Francesco mi ha visto e si è avvicinato. Mi ha detto che nei miei occhi vedeva la mia rabbia, la mia violenza. Mi ha detto che sapeva che non posso cancellarle. Mi ha detto che sapeva come cambiarle. Regola dopo regola. Le prime tre me le ha ripetute subito, ve le ho scritte qui sopra. Le altre regole si imparano strada facendo, campo calpestando, terra conquistando. Senza fretta. Guardando, osservando, studiando. Dandole e prendendole. Imitando, copiando, ispirandosi.

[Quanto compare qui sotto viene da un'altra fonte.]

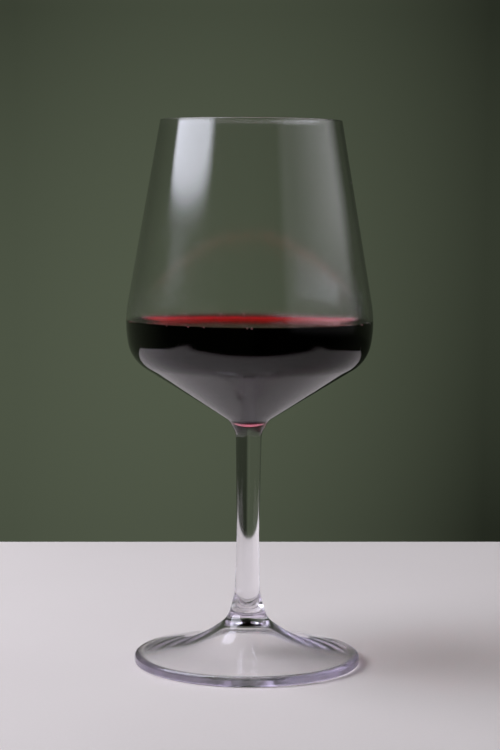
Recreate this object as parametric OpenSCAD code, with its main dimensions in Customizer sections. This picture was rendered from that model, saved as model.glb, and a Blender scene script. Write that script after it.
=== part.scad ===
// A stemmed glass of red wine: one clear turned shape, and the wine that fills its lower bowl.
// The origin is the middle of the base, on the surface that the glass stands on, and +Z is up.
// Outlines are half sections [radius, height] that turn about the Z axis. All sizes are in mm.

/* [Bowl] */
// Height of the whole glass
glass_h = 199.4; // [195:0.1:205]
// Radius of the rim, outside
rim_r = 33.0; // [31:0.1:36]
// Radius of the corner where the straight side meets the belly, outside
belly_r = 45.8; // [44:0.1:47]
// Height of that corner
belly_z = 125.8; // [122:0.1:130]
// Rounding of that corner
belly_round = 41.5; // [30:0.5:41.5]
// Radius of the corner where the belly turns into the lower cone, outside
turn_r = 43.25; // [41:0.05:44]
// Height of that corner
turn_z = 112.3; // [110:0.1:114]
// Rounding of that corner
turn_round = 14; // [8:0.5:14]
// Rounding of the belly on the inside
belly_inner_round = 38; // [28:1:38]
// Rounding of the turn into the lower cone on the inside
turn_inner_round = 12; // [7:0.5:12]
// Thickness of the wall at the rim
rim_wall = 1.1; // [0.8:0.05:1.6]
// Thickness of the wall at the belly
belly_wall = 1.3; // [0.9:0.05:1.8]
// Thickness of the lower cone, measured upright
cone_wall = 1.9; // [1.4:0.1:2.6]
// Height of the lowest point inside the bowl
floor_z = 88.8; // [88:0.1:89.4]
// Rounding of the bottom inside the bowl
floor_round = 9; // [6:0.5:10]

/* [Stem] */
// Radius where the lower cone runs into the neck
neck_r = 7.4; // [6.6:0.1:8.5]
// Height of that corner
neck_z = 90.0; // [89:0.1:91]
// Rounding of that corner
neck_round = 3.2; // [1.5:0.1:4.5]
// Radius of the top end of the stem
stem_top_r = 4.75; // [4.4:0.05:5.5]
// Height of the top end of the stem
stem_top_z = 85.6; // [84.5:0.1:86]
// Rounding between the neck and the stem
stem_top_round = 6.2; // [3:0.1:8]
// Radius that the two tapers of the stem would meet at
waist_r = 4.08; // [3.7:0.01:4.4]
// Height of the waist of the stem
waist_z = 46.5; // [42:0.5:52]
// Rounding of the waist, which makes the stem one long hollow curve
waist_round = 300; // [150:10:400]
// Radius of the bottom end of the stem
stem_low_r = 4.75; // [4.5:0.05:5.2]
// Height of the bottom end of the stem
stem_low_z = 25.5; // [24.5:0.5:28]
// Rounding between the stem and its flare
stem_low_round = 16; // [8:1:20]

/* [Foot] */
// Radius of the foot, outside
foot_r = 41.6; // [39:0.1:44]
// Height of the edge of the foot
foot_edge_h = 3.6; // [3:0.1:4.2]
// Rounding of the top of the edge
edge_round = 1.6; // [1:0.1:1.8]
// Rounding of the bottom of the edge
ground_round = 1.0; // [0.5:0.1:1.3]
// Radius where the flare of the stem meets the foot
flare_r = 7.2; // [6.8:0.1:7.6]
// Height of that corner
flare_z = 16.6; // [16:0.1:17.4]
// Rounding of that corner
flare_round = 8.5; // [5:0.5:9]
// Radius where the slope of the foot flattens
slope_r = 18.3; // [17:0.1:20]
// Height of that corner
slope_z = 8.1; // [7.5:0.1:8.8]
// Rounding of that corner
slope_round = 42; // [25:1:44]
// Width of the flat ring that the glass stands on
ring_w = 2.4; // [1.6:0.1:3.5]
// Thickness of the foot, measured upright
foot_wall = 3.0; // [2.6:0.1:3.4]
// Height of the middle of the hollow under the foot
hollow_z = 15.6; // [14.6:0.1:16.2]
// Rounding of the middle of the hollow
hollow_round = 4; // [3:0.5:6]
// Rounding of the shoulder of the hollow, under the flare of the stem
shoulder_round = 12; // [6:1:14]

/* [Wine] */
// Height of the flat surface of the wine
level_z = 124.5; // [118:0.1:135]
// Height that the wine climbs at the wall
climb = 2.4; // [1.5:0.1:2.8]
// Distance from the wall over which the climb fades
climb_fade = 2.2; // [1.8:0.1:2.6]

/* [Hidden] */

$fn = 180;
ARC_STEP_DEG = 5;
ARC_STEP_MM = 3;
CLIMB_STEPS = 12;
CLIMB_REACH = 5;
lip_round = rim_wall * 0.49;

// Corners of the outside, from the ground up: [radius, height, rounding]
OUTSIDE = [
  [foot_r - ring_w - ground_round, 0, 0],
  [foot_r - 0.1, 0, ground_round],
  [foot_r, foot_edge_h, edge_round],
  [slope_r, slope_z, slope_round],
  [flare_r, flare_z, flare_round],
  [stem_low_r, stem_low_z, stem_low_round],
  [waist_r, waist_z, waist_round],
  [stem_top_r, stem_top_z, stem_top_round],
  [neck_r, neck_z, neck_round],
  [turn_r, turn_z, turn_round],
  [belly_r, belly_z, belly_round],
  [rim_r, glass_h, lip_round]
];

// Corners of the inside of the bowl, from the rim down
INSIDE = [
  [rim_r - rim_wall, glass_h, lip_round],
  [belly_r - belly_wall, belly_z, belly_inner_round],
  [turn_r - belly_wall * 0.75, turn_z + cone_wall * 0.75, turn_inner_round]
];

// Corners of the hollow under the foot, from its middle out
UNDERSIDE = [
  [flare_r, flare_z - foot_wall, shoulder_round],
  [slope_r, slope_z - foot_wall, slope_round],
  [foot_r - ring_w - ground_round, 0, 0]
];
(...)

Il rugby predica come dovrebbe essere la vita.

Ma c’è un altro aspetto da tenere ben chiaro: il rugby è uno sport fisico. Il contatto non viene sanzionato, ma è previsto, dichiarato, voluto, riconosciuto, premiato. Il placcaggio è un’arte, ma dedicata, riservata esclusivamente a chi detiene il pallone.

Ho iniziato così, allenamento dopo allenamento. All’inizio non era facile. No, il difficile non è imparare a giocare a rugby, quello è facile. Il difficile è cambiare. Capire. Capire che la mia rabbia può diventare altro. Forza, non violenza. Aggressività, non cattiveria. Potenza, non prepotenza. Sport, non crimine. Futuro, non passato. Speranza, non rassegnazione. Ora l’ho capito. Ora sono cambiato.

[Parentesi – A.S. Rugby Milano è stata fondata nel 1945. Fa parte della FIR Federazione Italiana Rugby. Sono circa 600 i tesserati, dai 5 ai 65 anni suddivisi in 17 squadre. Quattro categorie di Minirugby (dai 5 ai 12 anni). Tre categorie di Giovanili (Under 14, Under 16, Under 18). Quattro squadre Seniores (Serie A, Serie C, Campionato Amatoriale e “Old”). Sono circa 500 le famiglie coinvolte. Dal 2015 dispone di un centro sportivo proprio, completamente attrezzato. La struttura è situata all’interno del parco dell’Idroscalo.]